### Work required
Your answer should be a single number: the count of lines that include "this".

### Data to process
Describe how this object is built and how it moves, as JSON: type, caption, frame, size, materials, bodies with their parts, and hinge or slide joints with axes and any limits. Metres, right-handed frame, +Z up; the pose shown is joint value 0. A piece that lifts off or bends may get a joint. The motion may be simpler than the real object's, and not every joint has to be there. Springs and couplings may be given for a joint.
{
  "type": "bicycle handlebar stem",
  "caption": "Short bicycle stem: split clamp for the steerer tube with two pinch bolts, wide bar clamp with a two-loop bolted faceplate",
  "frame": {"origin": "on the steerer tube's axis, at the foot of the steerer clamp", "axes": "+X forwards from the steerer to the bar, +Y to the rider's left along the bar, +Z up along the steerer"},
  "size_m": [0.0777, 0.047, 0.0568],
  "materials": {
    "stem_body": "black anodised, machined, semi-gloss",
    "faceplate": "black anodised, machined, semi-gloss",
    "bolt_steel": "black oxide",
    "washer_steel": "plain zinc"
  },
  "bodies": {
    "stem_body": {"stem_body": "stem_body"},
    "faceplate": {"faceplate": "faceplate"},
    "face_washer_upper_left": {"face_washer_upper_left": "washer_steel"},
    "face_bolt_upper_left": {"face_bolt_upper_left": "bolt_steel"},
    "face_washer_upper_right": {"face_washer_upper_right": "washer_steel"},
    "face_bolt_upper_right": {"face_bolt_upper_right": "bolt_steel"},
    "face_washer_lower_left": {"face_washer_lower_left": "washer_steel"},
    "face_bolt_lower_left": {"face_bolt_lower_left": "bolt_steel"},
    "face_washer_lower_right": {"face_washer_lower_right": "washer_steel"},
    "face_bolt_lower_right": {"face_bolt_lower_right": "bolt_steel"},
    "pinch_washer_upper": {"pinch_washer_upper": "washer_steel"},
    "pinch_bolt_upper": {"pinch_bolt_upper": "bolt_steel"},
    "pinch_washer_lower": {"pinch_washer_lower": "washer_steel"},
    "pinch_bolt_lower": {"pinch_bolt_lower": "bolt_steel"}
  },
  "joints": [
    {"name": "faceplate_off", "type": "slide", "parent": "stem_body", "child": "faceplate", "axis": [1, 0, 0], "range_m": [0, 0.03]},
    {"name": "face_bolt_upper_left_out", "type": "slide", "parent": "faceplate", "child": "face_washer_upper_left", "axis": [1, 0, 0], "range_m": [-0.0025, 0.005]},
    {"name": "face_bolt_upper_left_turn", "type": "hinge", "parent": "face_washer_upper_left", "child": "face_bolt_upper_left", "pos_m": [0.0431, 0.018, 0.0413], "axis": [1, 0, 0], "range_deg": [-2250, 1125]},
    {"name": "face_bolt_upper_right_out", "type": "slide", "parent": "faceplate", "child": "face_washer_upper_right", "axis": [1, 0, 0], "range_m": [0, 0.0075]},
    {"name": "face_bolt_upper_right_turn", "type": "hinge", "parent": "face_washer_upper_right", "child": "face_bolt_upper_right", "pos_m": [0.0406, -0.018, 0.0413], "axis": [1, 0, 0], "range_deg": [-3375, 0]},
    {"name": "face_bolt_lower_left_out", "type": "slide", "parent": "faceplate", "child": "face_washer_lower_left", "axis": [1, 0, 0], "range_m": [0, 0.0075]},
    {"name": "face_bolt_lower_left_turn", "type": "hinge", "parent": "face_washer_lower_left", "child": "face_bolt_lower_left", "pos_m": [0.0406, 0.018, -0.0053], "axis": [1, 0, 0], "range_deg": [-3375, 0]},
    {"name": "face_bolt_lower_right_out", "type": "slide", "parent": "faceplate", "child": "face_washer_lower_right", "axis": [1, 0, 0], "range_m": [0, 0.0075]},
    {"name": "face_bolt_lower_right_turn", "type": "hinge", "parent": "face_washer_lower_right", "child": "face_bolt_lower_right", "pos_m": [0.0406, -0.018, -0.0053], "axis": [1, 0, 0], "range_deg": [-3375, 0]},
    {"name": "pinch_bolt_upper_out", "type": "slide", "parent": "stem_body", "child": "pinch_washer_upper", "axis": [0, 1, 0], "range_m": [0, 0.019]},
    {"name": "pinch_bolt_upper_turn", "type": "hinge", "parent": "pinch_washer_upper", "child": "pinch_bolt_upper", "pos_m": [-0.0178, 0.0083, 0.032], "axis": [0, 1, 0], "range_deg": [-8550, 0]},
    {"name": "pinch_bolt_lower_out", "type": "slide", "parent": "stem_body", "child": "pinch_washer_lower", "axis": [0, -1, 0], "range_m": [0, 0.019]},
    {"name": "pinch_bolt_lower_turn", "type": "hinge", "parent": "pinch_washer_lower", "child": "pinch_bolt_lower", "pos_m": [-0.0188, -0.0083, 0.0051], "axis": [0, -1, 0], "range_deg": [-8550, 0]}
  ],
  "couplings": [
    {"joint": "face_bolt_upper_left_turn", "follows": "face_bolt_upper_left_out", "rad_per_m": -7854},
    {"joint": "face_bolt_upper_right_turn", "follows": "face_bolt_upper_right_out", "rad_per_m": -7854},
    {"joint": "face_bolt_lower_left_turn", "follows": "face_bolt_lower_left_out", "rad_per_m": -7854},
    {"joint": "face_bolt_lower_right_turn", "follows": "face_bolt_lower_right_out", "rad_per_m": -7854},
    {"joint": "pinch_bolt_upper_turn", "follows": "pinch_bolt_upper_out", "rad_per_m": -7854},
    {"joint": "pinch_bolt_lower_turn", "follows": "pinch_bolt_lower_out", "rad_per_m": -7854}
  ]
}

...

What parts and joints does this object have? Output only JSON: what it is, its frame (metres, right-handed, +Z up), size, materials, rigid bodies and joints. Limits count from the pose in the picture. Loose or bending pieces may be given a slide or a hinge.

### Full response
2